■ Problem to work on ■
Across the entries below, count the lines in which the word "Blender" occurs. Reply with the count alone.
┄┄┄┄┄┄
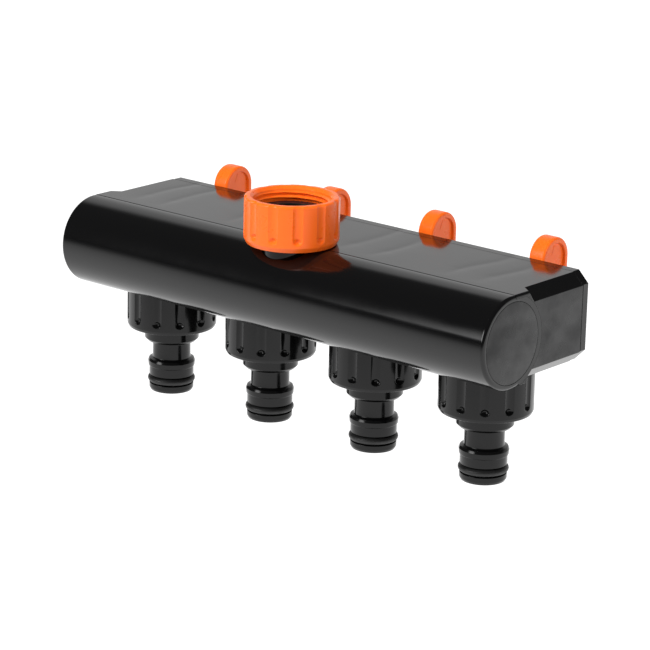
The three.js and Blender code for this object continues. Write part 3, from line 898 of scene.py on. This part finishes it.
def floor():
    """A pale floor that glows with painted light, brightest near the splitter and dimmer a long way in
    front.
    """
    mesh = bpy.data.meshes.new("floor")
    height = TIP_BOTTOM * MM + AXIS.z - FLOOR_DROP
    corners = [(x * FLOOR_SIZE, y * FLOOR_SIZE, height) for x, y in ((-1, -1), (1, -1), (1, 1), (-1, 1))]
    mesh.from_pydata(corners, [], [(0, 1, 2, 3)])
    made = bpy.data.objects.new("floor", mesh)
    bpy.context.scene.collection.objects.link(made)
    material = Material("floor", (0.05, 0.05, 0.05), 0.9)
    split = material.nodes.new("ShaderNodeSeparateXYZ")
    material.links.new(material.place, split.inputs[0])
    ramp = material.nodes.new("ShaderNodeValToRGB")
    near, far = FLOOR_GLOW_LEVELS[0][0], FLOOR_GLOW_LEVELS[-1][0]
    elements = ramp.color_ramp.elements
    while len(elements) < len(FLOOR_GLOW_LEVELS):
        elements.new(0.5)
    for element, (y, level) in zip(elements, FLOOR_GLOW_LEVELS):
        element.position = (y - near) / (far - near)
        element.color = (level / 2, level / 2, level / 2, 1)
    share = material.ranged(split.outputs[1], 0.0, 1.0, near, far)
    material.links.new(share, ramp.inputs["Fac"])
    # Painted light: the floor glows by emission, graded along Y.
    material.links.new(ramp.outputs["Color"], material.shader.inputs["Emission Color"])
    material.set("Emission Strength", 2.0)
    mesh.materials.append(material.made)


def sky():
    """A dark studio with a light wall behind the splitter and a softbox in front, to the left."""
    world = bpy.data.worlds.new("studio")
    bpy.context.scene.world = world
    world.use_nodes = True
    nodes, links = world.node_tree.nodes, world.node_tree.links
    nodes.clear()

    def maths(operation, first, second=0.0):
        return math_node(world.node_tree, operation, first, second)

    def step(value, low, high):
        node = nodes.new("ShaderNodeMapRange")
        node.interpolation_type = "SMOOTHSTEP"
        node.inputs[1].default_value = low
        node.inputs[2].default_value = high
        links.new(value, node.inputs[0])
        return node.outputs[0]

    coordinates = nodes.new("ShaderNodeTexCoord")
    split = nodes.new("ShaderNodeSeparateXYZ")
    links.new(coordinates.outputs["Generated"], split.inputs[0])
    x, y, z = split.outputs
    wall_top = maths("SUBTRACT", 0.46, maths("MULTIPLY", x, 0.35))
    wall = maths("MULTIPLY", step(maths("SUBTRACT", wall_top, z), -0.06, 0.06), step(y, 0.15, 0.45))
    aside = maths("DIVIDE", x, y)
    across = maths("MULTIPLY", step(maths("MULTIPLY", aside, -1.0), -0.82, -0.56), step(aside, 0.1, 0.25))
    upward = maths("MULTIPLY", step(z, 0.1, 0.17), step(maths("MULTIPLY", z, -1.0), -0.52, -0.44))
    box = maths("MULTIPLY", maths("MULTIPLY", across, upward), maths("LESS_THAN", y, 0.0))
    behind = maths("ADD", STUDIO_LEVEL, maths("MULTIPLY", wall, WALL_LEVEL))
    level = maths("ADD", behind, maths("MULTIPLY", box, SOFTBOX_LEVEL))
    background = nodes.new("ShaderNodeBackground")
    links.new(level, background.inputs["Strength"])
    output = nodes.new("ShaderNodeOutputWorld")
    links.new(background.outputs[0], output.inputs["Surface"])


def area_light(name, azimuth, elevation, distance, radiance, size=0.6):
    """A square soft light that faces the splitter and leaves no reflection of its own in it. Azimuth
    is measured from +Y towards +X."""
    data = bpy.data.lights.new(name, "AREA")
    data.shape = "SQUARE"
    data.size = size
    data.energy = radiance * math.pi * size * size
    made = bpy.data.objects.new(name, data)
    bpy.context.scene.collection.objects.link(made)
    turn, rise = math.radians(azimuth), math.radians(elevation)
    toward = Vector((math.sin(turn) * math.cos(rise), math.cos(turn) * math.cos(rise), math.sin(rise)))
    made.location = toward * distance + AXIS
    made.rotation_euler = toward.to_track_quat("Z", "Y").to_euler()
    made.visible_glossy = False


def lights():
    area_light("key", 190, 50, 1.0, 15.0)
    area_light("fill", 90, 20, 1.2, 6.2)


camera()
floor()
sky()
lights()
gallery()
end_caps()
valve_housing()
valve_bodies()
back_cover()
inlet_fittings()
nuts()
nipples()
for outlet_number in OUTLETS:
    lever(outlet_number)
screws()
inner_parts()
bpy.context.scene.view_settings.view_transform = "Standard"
┄┄┄┄┄┄
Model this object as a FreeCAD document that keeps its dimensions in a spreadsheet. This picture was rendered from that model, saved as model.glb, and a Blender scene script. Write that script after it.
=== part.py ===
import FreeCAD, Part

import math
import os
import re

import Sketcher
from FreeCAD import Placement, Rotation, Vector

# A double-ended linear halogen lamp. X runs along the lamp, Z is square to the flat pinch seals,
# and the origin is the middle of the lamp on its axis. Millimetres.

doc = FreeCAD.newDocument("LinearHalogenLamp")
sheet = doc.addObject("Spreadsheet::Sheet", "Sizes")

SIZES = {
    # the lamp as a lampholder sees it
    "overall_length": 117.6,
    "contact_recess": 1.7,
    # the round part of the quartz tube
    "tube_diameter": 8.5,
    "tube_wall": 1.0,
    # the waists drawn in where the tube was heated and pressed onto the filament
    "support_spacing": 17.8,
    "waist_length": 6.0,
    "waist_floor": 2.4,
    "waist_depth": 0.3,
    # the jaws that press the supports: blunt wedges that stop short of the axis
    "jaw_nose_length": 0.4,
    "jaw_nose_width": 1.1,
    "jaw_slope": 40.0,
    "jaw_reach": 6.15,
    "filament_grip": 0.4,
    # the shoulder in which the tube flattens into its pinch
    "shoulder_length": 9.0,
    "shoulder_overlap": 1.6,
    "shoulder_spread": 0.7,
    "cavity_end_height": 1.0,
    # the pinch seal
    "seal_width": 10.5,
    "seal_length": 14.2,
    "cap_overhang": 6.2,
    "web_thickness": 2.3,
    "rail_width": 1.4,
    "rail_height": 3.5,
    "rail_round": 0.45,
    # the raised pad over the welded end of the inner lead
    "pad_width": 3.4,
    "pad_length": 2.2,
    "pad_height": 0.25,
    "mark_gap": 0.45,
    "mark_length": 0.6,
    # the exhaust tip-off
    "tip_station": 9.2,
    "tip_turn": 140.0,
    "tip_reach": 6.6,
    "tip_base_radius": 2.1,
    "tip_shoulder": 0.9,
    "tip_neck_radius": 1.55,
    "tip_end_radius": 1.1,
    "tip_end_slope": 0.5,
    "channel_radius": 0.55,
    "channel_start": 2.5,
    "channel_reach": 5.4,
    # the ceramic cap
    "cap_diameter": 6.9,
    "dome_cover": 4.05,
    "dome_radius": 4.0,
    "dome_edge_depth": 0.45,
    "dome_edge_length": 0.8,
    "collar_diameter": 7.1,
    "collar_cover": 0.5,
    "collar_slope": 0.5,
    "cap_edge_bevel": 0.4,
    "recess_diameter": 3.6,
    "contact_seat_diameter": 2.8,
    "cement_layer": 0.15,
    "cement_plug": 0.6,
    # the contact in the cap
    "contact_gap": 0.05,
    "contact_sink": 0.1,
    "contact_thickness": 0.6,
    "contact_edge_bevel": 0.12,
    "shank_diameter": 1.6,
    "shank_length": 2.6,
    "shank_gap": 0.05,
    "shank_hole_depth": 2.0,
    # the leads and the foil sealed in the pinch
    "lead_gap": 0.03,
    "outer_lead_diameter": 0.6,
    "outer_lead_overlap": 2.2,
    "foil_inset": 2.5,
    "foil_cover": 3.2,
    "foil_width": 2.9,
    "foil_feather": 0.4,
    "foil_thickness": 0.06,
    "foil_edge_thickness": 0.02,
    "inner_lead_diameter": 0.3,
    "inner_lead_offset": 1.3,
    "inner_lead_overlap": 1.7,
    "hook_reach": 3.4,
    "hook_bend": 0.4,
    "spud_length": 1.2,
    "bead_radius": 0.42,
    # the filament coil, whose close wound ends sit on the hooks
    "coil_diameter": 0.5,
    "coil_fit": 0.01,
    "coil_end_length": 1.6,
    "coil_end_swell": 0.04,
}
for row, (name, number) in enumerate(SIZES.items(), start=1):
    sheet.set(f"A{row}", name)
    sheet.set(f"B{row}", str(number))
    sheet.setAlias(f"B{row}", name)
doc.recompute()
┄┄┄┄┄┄
■ Finished answer ■
2